▶ **REQUIRED TASK**
Restate, word for word, all of the material shown below.

▶ **GIVEN RECORDS**
....................

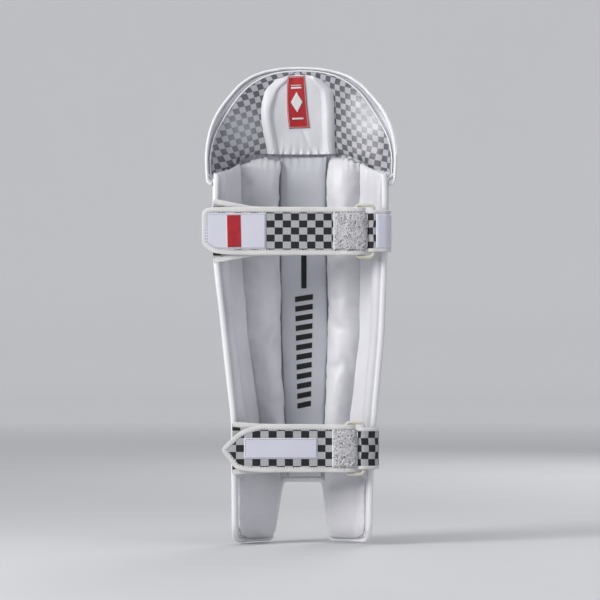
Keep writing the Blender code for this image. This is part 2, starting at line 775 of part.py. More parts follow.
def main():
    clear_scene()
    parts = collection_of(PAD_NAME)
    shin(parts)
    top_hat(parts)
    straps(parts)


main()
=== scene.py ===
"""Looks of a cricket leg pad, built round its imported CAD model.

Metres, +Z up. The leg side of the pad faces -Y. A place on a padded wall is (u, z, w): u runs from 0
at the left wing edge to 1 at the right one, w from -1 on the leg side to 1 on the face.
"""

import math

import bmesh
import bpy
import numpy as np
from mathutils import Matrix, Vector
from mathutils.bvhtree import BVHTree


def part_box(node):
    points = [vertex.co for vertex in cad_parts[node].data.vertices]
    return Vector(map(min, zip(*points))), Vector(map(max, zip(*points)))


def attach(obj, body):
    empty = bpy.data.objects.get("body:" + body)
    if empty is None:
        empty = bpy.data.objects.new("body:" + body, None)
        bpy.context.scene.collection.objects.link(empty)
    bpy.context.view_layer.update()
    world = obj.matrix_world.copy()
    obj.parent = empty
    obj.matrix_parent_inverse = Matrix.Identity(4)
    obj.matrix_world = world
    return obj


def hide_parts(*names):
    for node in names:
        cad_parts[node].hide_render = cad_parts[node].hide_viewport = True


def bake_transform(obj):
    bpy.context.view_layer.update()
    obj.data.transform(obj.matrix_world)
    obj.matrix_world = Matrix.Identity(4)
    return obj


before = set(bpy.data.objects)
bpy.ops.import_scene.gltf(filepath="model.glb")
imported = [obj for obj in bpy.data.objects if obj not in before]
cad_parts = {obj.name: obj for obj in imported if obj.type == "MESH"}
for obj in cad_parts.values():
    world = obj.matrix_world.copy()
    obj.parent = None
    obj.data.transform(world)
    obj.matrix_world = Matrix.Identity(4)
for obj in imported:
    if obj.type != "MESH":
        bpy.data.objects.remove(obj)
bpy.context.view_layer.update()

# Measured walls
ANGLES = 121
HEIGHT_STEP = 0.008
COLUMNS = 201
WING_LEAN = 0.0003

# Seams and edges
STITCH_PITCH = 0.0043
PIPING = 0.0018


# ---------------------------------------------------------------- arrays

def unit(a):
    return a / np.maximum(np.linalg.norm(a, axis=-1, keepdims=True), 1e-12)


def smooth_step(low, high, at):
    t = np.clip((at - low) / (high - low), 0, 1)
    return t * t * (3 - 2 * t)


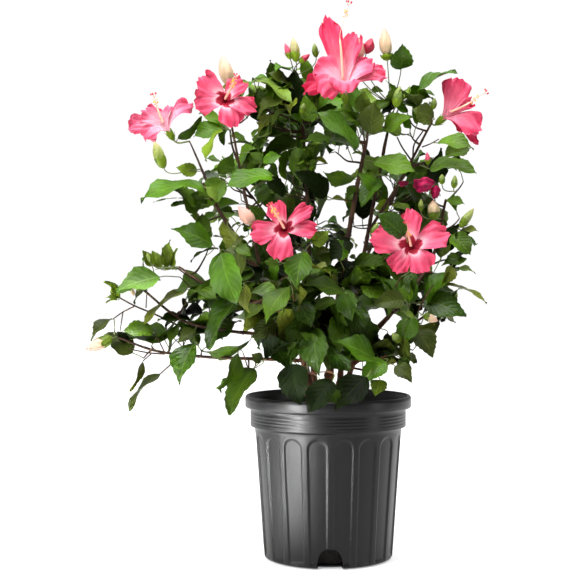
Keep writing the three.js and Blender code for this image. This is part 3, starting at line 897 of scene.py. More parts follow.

....................

▶ **SOLUTION TO THE PROBLEM**
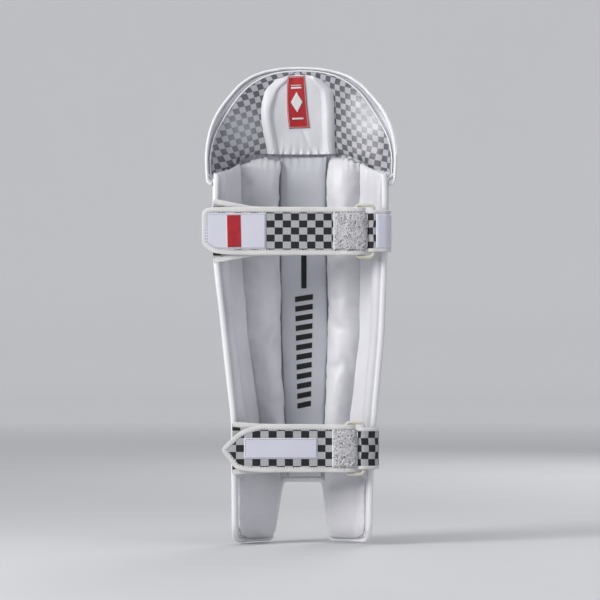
Keep writing the Blender code for this image. This is part 2, starting at line 775 of part.py. More parts follow.
def main():
    clear_scene()
    parts = collection_of(PAD_NAME)
    shin(parts)
    top_hat(parts)
    straps(parts)


main()
=== scene.py ===
"""Looks of a cricket leg pad, built round its imported CAD model.

Metres, +Z up. The leg side of the pad faces -Y. A place on a padded wall is (u, z, w): u runs from 0
at the left wing edge to 1 at the right one, w from -1 on the leg side to 1 on the face.
"""

import math

import bmesh
import bpy
import numpy as np
from mathutils import Matrix, Vector
from mathutils.bvhtree import BVHTree


def part_box(node):
    points = [vertex.co for vertex in cad_parts[node].data.vertices]
    return Vector(map(min, zip(*points))), Vector(map(max, zip(*points)))


def attach(obj, body):
    empty = bpy.data.objects.get("body:" + body)
    if empty is None:
        empty = bpy.data.objects.new("body:" + body, None)
        bpy.context.scene.collection.objects.link(empty)
    bpy.context.view_layer.update()
    world = obj.matrix_world.copy()
    obj.parent = empty
    obj.matrix_parent_inverse = Matrix.Identity(4)
    obj.matrix_world = world
    return obj


def hide_parts(*names):
    for node in names:
        cad_parts[node].hide_render = cad_parts[node].hide_viewport = True


def bake_transform(obj):
    bpy.context.view_layer.update()
    obj.data.transform(obj.matrix_world)
    obj.matrix_world = Matrix.Identity(4)
    return obj


before = set(bpy.data.objects)
bpy.ops.import_scene.gltf(filepath="model.glb")
imported = [obj for obj in bpy.data.objects if obj not in before]
cad_parts = {obj.name: obj for obj in imported if obj.type == "MESH"}
for obj in cad_parts.values():
    world = obj.matrix_world.copy()
    obj.parent = None
    obj.data.transform(world)
    obj.matrix_world = Matrix.Identity(4)
for obj in imported:
    if obj.type != "MESH":
        bpy.data.objects.remove(obj)
bpy.context.view_layer.update()

# Measured walls
ANGLES = 121
HEIGHT_STEP = 0.008
COLUMNS = 201
WING_LEAN = 0.0003

# Seams and edges
STITCH_PITCH = 0.0043
PIPING = 0.0018


# ---------------------------------------------------------------- arrays

def unit(a):
    return a / np.maximum(np.linalg.norm(a, axis=-1, keepdims=True), 1e-12)


def smooth_step(low, high, at):
    t = np.clip((at - low) / (high - low), 0, 1)
    return t * t * (3 - 2 * t)


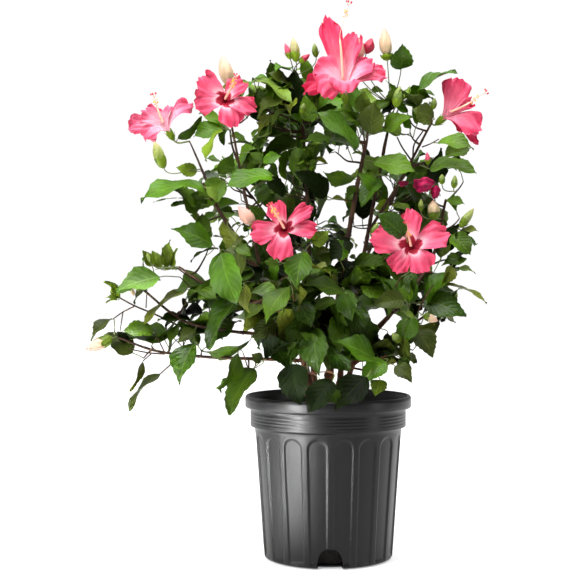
Keep writing the three.js and Blender code for this image. This is part 3, starting at line 897 of scene.py. More parts follow.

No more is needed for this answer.